Go through the listing and copy every line word for word.

== == ==

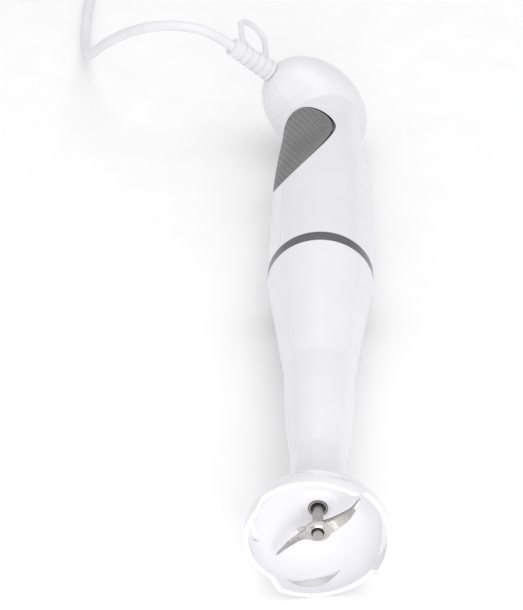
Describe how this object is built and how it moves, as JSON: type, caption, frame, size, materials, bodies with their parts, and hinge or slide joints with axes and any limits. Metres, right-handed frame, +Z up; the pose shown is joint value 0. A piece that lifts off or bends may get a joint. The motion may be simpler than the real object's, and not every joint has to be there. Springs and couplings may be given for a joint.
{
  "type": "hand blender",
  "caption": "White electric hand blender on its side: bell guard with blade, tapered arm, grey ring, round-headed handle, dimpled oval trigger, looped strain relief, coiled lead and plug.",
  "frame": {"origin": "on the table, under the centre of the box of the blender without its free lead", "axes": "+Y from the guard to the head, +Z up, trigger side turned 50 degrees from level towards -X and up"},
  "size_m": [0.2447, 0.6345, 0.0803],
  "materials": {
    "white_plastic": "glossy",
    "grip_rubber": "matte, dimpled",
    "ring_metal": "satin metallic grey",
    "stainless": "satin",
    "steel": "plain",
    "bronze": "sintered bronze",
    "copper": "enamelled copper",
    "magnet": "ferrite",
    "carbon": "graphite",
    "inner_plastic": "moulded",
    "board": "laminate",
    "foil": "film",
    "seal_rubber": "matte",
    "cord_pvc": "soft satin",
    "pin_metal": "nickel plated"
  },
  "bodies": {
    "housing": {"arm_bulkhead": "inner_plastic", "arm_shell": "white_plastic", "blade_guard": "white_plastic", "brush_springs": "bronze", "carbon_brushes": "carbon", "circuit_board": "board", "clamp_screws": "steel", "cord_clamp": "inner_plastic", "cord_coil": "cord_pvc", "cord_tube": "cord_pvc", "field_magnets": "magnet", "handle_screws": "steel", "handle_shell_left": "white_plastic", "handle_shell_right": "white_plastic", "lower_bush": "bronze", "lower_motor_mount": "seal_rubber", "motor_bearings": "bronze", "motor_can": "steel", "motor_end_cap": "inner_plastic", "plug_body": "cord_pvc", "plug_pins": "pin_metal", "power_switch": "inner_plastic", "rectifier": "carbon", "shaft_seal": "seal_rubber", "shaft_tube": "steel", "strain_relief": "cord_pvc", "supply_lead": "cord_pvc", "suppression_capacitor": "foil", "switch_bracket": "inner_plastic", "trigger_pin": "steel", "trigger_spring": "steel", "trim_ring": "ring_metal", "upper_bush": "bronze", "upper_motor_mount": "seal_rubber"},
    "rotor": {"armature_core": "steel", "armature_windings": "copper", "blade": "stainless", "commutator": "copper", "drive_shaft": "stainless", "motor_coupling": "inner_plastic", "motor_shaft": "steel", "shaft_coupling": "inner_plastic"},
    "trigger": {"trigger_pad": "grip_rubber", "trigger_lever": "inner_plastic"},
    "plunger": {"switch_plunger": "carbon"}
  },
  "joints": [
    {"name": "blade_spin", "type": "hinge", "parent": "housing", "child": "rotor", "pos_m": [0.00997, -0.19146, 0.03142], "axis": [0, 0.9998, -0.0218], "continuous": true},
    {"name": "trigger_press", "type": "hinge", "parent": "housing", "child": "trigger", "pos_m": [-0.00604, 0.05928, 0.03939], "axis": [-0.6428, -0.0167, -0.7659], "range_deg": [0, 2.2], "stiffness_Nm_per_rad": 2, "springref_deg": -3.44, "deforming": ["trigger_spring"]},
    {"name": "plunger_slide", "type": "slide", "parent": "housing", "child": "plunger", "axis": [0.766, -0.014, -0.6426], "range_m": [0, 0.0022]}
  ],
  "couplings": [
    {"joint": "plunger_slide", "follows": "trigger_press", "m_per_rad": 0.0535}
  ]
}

== == ==

Completed exercise
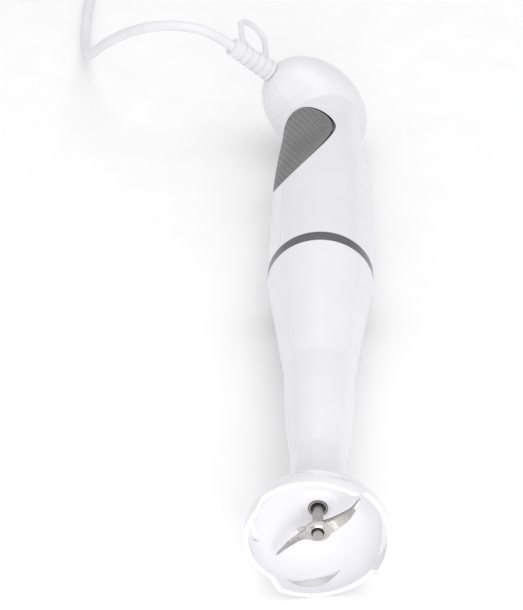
Describe how this object is built and how it moves, as JSON: type, caption, frame, size, materials, bodies with their parts, and hinge or slide joints with axes and any limits. Metres, right-handed frame, +Z up; the pose shown is joint value 0. A piece that lifts off or bends may get a joint. The motion may be simpler than the real object's, and not every joint has to be there. Springs and couplings may be given for a joint.
{
  "type": "hand blender",
  "caption": "White electric hand blender on its side: bell guard with blade, tapered arm, grey ring, round-headed handle, dimpled oval trigger, looped strain relief, coiled lead and plug.",
  "frame": {"origin": "on the table, under the centre of the box of the blender without its free lead", "axes": "+Y from the guard to the head, +Z up, trigger side turned 50 degrees from level towards -X and up"},
  "size_m": [0.2447, 0.6345, 0.0803],
  "materials": {
    "white_plastic": "glossy",
    "grip_rubber": "matte, dimpled",
    "ring_metal": "satin metallic grey",
    "stainless": "satin",
    "steel": "plain",
    "bronze": "sintered bronze",
    "copper": "enamelled copper",
    "magnet": "ferrite",
    "carbon": "graphite",
    "inner_plastic": "moulded",
    "board": "laminate",
    "foil": "film",
    "seal_rubber": "matte",
    "cord_pvc": "soft satin",
    "pin_metal": "nickel plated"
  },
  "bodies": {
    "housing": {"arm_bulkhead": "inner_plastic", "arm_shell": "white_plastic", "blade_guard": "white_plastic", "brush_springs": "bronze", "carbon_brushes": "carbon", "circuit_board": "board", "clamp_screws": "steel", "cord_clamp": "inner_plastic", "cord_coil": "cord_pvc", "cord_tube": "cord_pvc", "field_magnets": "magnet", "handle_screws": "steel", "handle_shell_left": "white_plastic", "handle_shell_right": "white_plastic", "lower_bush": "bronze", "lower_motor_mount": "seal_rubber", "motor_bearings": "bronze", "motor_can": "steel", "motor_end_cap": "inner_plastic", "plug_body": "cord_pvc", "plug_pins": "pin_metal", "power_switch": "inner_plastic", "rectifier": "carbon", "shaft_seal": "seal_rubber", "shaft_tube": "steel", "strain_relief": "cord_pvc", "supply_lead": "cord_pvc", "suppression_capacitor": "foil", "switch_bracket": "inner_plastic", "trigger_pin": "steel", "trigger_spring": "steel", "trim_ring": "ring_metal", "upper_bush": "bronze", "upper_motor_mount": "seal_rubber"},
    "rotor": {"armature_core": "steel", "armature_windings": "copper", "blade": "stainless", "commutator": "copper", "drive_shaft": "stainless", "motor_coupling": "inner_plastic", "motor_shaft": "steel", "shaft_coupling": "inner_plastic"},
    "trigger": {"trigger_pad": "grip_rubber", "trigger_lever": "inner_plastic"},
    "plunger": {"switch_plunger": "carbon"}
  },
  "joints": [
    {"name": "blade_spin", "type": "hinge", "parent": "housing", "child": "rotor", "pos_m": [0.00997, -0.19146, 0.03142], "axis": [0, 0.9998, -0.0218], "continuous": true},
    {"name": "trigger_press", "type": "hinge", "parent": "housing", "child": "trigger", "pos_m": [-0.00604, 0.05928, 0.03939], "axis": [-0.6428, -0.0167, -0.7659], "range_deg": [0, 2.2], "stiffness_Nm_per_rad": 2, "springref_deg": -3.44, "deforming": ["trigger_spring"]},
    {"name": "plunger_slide", "type": "slide", "parent": "housing", "child": "plunger", "axis": [0.766, -0.014, -0.6426], "range_m": [0, 0.0022]}
  ],
  "couplings": [
    {"joint": "plunger_slide", "follows": "trigger_press", "m_per_rad": 0.0535}
  ]
}